What does all this have to do with Brea, you might ask? Nothing. Brea has nothing to do with anything. Flee it, and don't look back.
But for the rest of us, it's part of who we are, this ever-changing, rootless thing. I think that's because our paradise is a fiction, written with aqueducts and distant dams. We're a desert, Jack. Look at our pre-Colombian past. This wasn't a bountiful paradise: the original inhabitants of OC had a ratio of practically no one per acre, and they barely grubbed out an existence on acorns and mackerel.
We're here and well-hydrated only due to the good graces of a lot of piped-in water. The fact that we actually live in an earthquake-prone, inhospitable desert is something I think we each organically feel, deep down, all the time. It makes us antsy. It also makes us create, building layer upon layer of fantasy as if it could stave off reality in times of crisis.
Are we on the brink of times of crisis? I dunno. Right now, I can't think past Halloween and how Knott's Berry Farm could really one-up the competition in the fright-night business by running ads that mention, “Hey, we really kill people at our park!”
I'm old enough to remember when Knott's didn't have a fence around it and it didn't cost anything to get in (the park initially claimed they enclosed it to keep the hippies out. The hippies are gone, guys; you can open up again). I remember when it cost $3.50 to see Led Zeppelin and Tull at the Anaheim Convention Center.
I'm older than rope. As such, when I squint upon the things I love in Orange County still, they tend either to be the enduring bits of nature or things that reflect California's golden era—the craftsman homes of Old Town Orange, Fullerton's old downtown, Laguna's ramshackle hill streets, Silverado Canyon and such. I like new things; I just wish they didn't suck so hard.
Like Timmy the Lonely Satellite, I look for things that make me feel there is a sense of community here, and there's plenty. You won't find a vibrant street caf life necessarily, but volunteer for a cause or two sometime, and you'll sure find you're not alone. OC is crawling with nice people. You don't even have to squint at them.

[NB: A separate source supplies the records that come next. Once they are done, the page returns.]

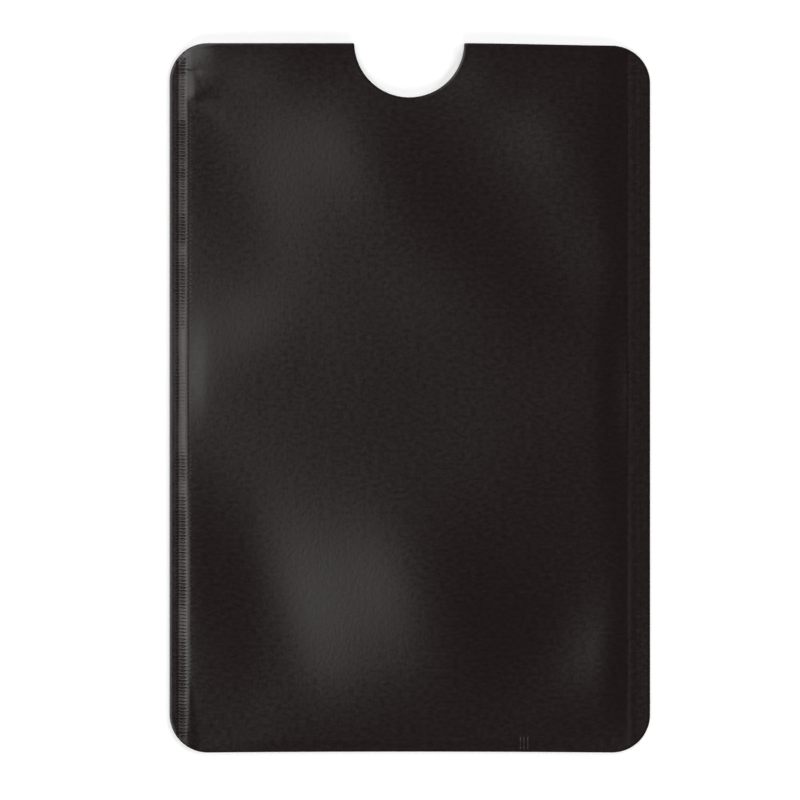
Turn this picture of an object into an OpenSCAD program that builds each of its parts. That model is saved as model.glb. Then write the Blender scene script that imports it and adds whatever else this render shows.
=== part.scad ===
// Sleeve for one payment card: a flat pouch of black foil laminate. Two walls, each of film, foil
// and lining, are welded down both sides and along the bottom. The top is the open mouth, with a
// half-round thumb notch through both walls.
// The sleeve lies on its back, centred on the origin: X runs across it, Y up to the mouth, and Z
// out of the front. Sizes are in millimetres.

/* [Sleeve] */
// Width from side edge to side edge
sleeve_w = 63; // [60:0.5:70]
// Height from the bottom edge to the mouth
sleeve_h = 93; // [88:0.5:100]
// Radius of the four corners
corner_r = 5; // [2:0.5:8]

/* [Thumb notch] */
// Radius of the notch
notch_r = 7.2; // [5:0.1:10]
// Depth of the notch below the mouth
notch_depth = 7.1; // [4:0.1:7.2]

/* [Seals] */
// Width of the weld down each side
side_seal_w = 3; // [2.5:0.1:3.2]
// Width of the weld along the bottom
bottom_seal_w = 1.9; // [1.5:0.1:3]
// Distance from the sleeve's side edge to the crest of the crimped ridge
ridge_inset = 1.9; // [1.5:0.1:1.9]
// Width of the crimped ridge at its foot
ridge_w = 1; // [0.6:0.1:1]
// Height of the crimped ridge above the seal
ridge_h = 0.06; // [0.02:0.01:0.1]

/* [Laminate] */
// Thickness of the black outer film
film_t = 0.1; // [0.05:0.01:0.2]
// Thickness of the aluminium foil
foil_t = 0.03; // [0.01:0.01:0.05]
// Thickness of the heat-seal lining
lining_t = 0.07; // [0.04:0.01:0.12]

/* [Pocket] */
// Free height between the linings, inside the slopes, for a card 0.76 thick
pocket_gap = 0.95; // [0.8:0.05:1.5]
// Width of the slope from a side seal up to the free height
side_slope = 1.4; // [1:0.1:2]
// Width of the slope from the bottom seal up to the free height
bottom_slope = 2.5; // [1.5:0.5:5]

/* [Hidden] */

film_colour = [0.17, 0.155, 0.15];
foil_colour = [0.78, 0.79, 0.8];
lining_colour = [0.62, 0.64, 0.66];
seal_colour = [0.4, 0.4, 0.41];

half_w = sleeve_w / 2;
half_h = sleeve_h / 2;
pocket_half_w = half_w - side_seal_w;
pocket_floor_y = bottom_seal_w - half_h;
weld_t = 2 * lining_t;

// Levels from the table up: the back wall, then the front wall where the seals press it flat
back_foil_z = film_t;
back_lining_z = back_foil_z + foil_t;
front_lining_z = back_lining_z + lining_t;
front_foil_z = back_lining_z + weld_t;
front_film_z = front_foil_z + foil_t;

// A cutting block this high takes in the whole front wall
block_h = 10;

// Outline of both walls, as the die cuts them
module outline() {
    difference() {
        union() {
            square([sleeve_w - 2 * corner_r, sleeve_h], center = true);
            square([sleeve_w, sleeve_h - 2 * corner_r], center = true);
            for (x = [-1, 1])
                for (y = [-1, 1])
                    translate([x * (half_w - corner_r), y * (half_h - corner_r)])
                        circle(corner_r, $fn = 64);
        }
        translate([0, half_h - notch_depth + notch_r])
            circle(notch_r, $fn = 96);
    }
}

// The part of the outline that the side and bottom welds leave free
module pocket_outline() {
    intersection() {
        outline();
        translate([-pocket_half_w, pocket_floor_y])
            square([2 * pocket_half_w, sleeve_h]);
    }
}

// A flat layer of the back wall
module flat_layer(z, thickness, colour) {
    color(colour)
        translate([0, 0, z])
            linear_extrude(thickness)
                children();
}

// All that lies below the front wall: z is its level in the seals, and over the pocket it climbs
// straight from the side and bottom seals to the free height
module below_front_wall(z) {
    intersection() {
        rotate([90, 0, 0])
            linear_extrude(2 * sleeve_h, center = true)
                polygon([
                    [-sleeve_w, z - block_h], [-sleeve_w, z],
                    [-pocket_half_w, z], [side_slope - pocket_half_w, z + pocket_gap],
                    [pocket_half_w - side_slope, z + pocket_gap], [pocket_half_w, z],
                    [sleeve_w, z], [sleeve_w, z - block_h]
                ]);
        rotate([90, 0, 90])
            linear_extrude(2 * sleeve_w, center = true)
                polygon([
                    [-sleeve_h, z - block_h], [-sleeve_h, z],
                    [pocket_floor_y, z], [pocket_floor_y + bottom_slope, z + pocket_gap],
                    [sleeve_h, z + pocket_gap], [sleeve_h, z - block_h]
                ]);
    }
}

// A layer of the front wall
module front_layer(z, thickness) {
    difference() {
        below_front_wall(z + thickness);
        below_front_wall(z);
    }
}

// What its children have in common with a tall block of the given outline
module cut_to_outline() {
    intersection() {
        children(0);
        linear_extrude(block_h)
            children(1);
    }
}

// Ridge that a seal bar leaves along one side of the front film, rooted half way into the film
module crimped_ridge(side) {
    translate([side * (half_w - ridge_inset), 0, front_film_z + film_t])
        rotate([90, 0, 0])
            linear_extrude(sleeve_h, center = true)
                polygon([
                    [-ridge_w / 2, -film_t / 2], [-ridge_w / 2, 0], [0, ridge_h],
                    [ridge_w / 2, 0], [ridge_w / 2, -film_t / 2]
                ]);
}

// Black film of the back wall, on which the sleeve lies
module back_outer_film() {
    flat_layer(0, film_t, film_colour)
        outline();
}

// Aluminium foil of the back wall, which runs out to the cut edge
module back_shield_foil() {
    flat_layer(back_foil_z, foil_t, foil_colour)
        outline();
}

// Heat-seal film of the back wall, up to the welds
module back_lining() {
    flat_layer(back_lining_z, lining_t, lining_colour)
        pocket_outline();
}

// Weld down one side: both linings melted into one strip between the foils
module side_seal(side) {
    flat_layer(back_lining_z, weld_t, seal_colour)
        intersection() {
            outline();
            translate([side * (half_w - side_seal_w / 2), 0])
                square([side_seal_w, sleeve_h], center = true);
        }
}

module left_side_seal() {
    side_seal(-1);
}

module right_side_seal() {
    side_seal(1);
}

// Weld along the bottom, between the side welds
module bottom_seal() {
    flat_layer(back_lining_z, weld_t, seal_colour)
        intersection() {
            outline();
            translate([-pocket_half_w, -half_h])
                square([2 * pocket_half_w, bottom_seal_w]);
        }
}

// Heat-seal film of the front wall, which leaves the welds and rises over the pocket
module front_lining() {
    color(lining_colour)
        cut_to_outline() {
            front_layer(front_lining_z, lining_t);
            pocket_outline();
        }
}

// Aluminium foil of the front wall
module front_shield_foil() {
    color(foil_colour)
        cut_to_outline() {
            front_layer(front_foil_z, foil_t);
            outline();
        }
}

// Black film of the front wall, with the crimped ridge down each side
module front_outer_film() {
    color(film_colour)
        cut_to_outline() {
            union() {
                front_layer(front_film_z, film_t);
                for (side = [-1, 1])
                    crimped_ridge(side);
            }
            outline();
        }
}

back_outer_film();
back_shield_foil();
back_lining();
left_side_seal();
right_side_seal();
bottom_seal();
front_lining();
front_shield_foil();
front_outer_film();
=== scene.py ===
import math

import bpy
import numpy as np
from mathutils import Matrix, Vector
from mathutils.geometry import delaunay_2d_cdt


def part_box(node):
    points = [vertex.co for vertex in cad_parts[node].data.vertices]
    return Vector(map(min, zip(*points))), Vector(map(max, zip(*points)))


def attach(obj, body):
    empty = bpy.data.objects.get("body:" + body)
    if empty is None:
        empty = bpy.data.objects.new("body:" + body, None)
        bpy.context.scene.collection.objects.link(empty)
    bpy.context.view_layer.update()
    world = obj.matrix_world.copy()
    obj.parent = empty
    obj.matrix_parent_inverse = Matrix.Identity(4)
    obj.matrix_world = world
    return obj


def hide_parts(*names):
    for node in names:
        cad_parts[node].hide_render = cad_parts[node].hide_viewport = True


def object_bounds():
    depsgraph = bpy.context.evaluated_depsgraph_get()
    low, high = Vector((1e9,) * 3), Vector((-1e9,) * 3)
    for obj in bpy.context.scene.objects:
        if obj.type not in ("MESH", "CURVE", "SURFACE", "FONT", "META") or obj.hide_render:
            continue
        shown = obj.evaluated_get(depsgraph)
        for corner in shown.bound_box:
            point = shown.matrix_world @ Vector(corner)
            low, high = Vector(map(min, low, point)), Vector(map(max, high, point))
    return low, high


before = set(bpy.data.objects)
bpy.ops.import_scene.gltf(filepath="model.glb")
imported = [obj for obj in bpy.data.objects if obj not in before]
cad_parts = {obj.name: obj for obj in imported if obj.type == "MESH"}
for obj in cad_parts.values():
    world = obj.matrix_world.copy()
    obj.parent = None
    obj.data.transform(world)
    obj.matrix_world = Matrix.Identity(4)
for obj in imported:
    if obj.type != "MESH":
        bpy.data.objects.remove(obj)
cad_low, cad_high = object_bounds()


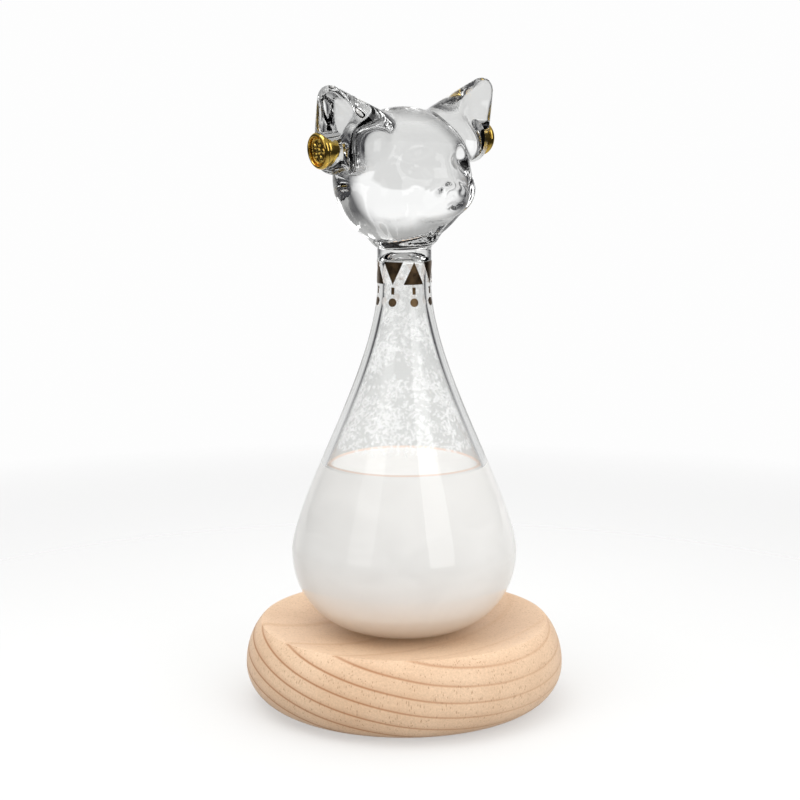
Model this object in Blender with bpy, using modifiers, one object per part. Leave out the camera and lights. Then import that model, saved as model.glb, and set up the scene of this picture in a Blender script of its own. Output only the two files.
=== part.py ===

There is still much to love in our scruffy old county, as these following pages will attest, along with some places that are fun to revile. Are we nuts to stay here? Eat your way through Anaheim's La Palma Chicken Pie Shop. See Chris Gaffney at the Swallows in Capistrano. Catch some jazz at Steamers in Fullerton. Take a few dozen spins around the traffic circle in Orange. Then you tell us.